Jack Kerouac was born in Lowell, Massachusetts, to French-Canadian parents, Léo-Alcide Kéroack and Gabrielle-Ange Lévesque, natives of the province of Quebec, Canada. There is some confusion surrounding his original name partly due to variations on the spelling of Kerouac, and partly because of Kerouac's own promotion of his name as Jean-Louis Lebris de Kerouac. His reason for doing so seems to be linked to an old family legend that the Kerouacs had descended from Baron Francois Louis Alexandre Lebris de Kerouac. Kerouac's baptism certificate lists his name simply as Jean Louis Kirouac. Kerouac often gave conflicting stories about his family history and the origins of his surname. He sometimes claimed he was descended from a Breton nobleman, granted land after the Battle of Quebec, whose sons all married Native Americans. Research has shown that Kerouac's roots were indeed in Brittany, and he was descended from a middle-class merchant colonist, François-Urbain Le Bihan, Sieur de Kervoac, whose sons married French Canadians.. Kerouac's own father had been born to a family of potato farmers in the village of Saint-Hubert-de-Rivière-du-Loup. He also had various stories on the etymology of his surname, usually tracing it back to Irish, Breton, or other Celtic roots. In one interview he claimed it was the name of a dead Celtic language and in another said it was from the Irish for "language of the water" and related to Kerwick. Kerouac, derived from Kervoach, is the name of one hamlet situated in Brittany in Lanmeur, near Morlaix. Deleuze and Guattari cited Kerouac as a literary example of an oscillation from revolutionary left-wing expressions to fascist expressions; they said he "took a revolutionary 'flight'" with his on the road journeys, but later finds himself in the "old fascist dream" of searching for "his Breton ancestors of the superior race".
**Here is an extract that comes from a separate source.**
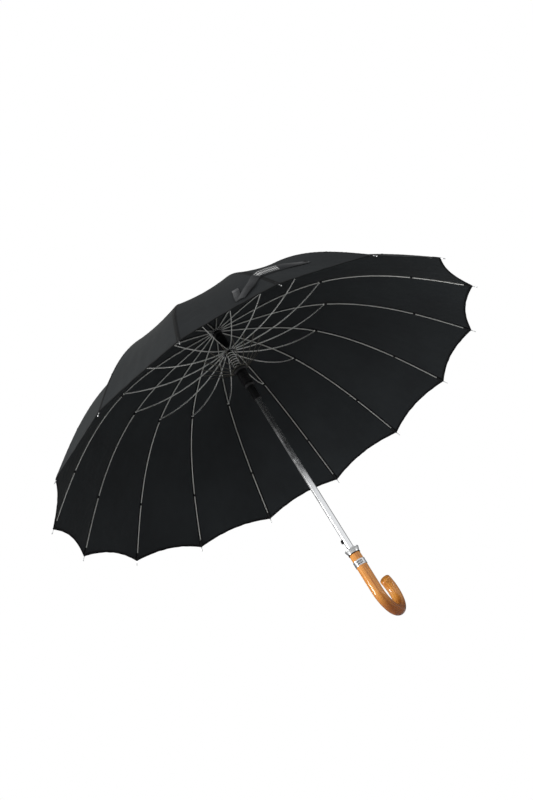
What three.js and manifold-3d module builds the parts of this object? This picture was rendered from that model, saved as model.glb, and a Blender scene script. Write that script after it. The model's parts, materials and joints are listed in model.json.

Despite the future elaborations, around the house during his childhood, Kerouac was referred to as Ti Jean or little John. Kerouac spoke the French-Canadian dialect called Joual until he learned English at the age of six. He was a serious child who was devoted to his mother who played an important, perhaps unhealthy, role in his life. She was deeply religious, instilling this into her younger son; this can be seen throughout his works. Kerouac would later go on to say that his mother was the only woman he ever loved. When he was four, he was profoundly affected by the death of his nine-year-old brother, Gérard, from rheumatic fever, an event later described in his novel Visions of Gerard. Some of Kerouac's poetry was written in French, and in letters written to friend Allen Ginsberg towards the end of his life, he expressed his desire to speak his parents' native tongue again. Recently, it was discovered that Kerouac first started writing On the Road in French, a language in which he also wrote two unpublished novels. The writings are in dialectal Quebec French.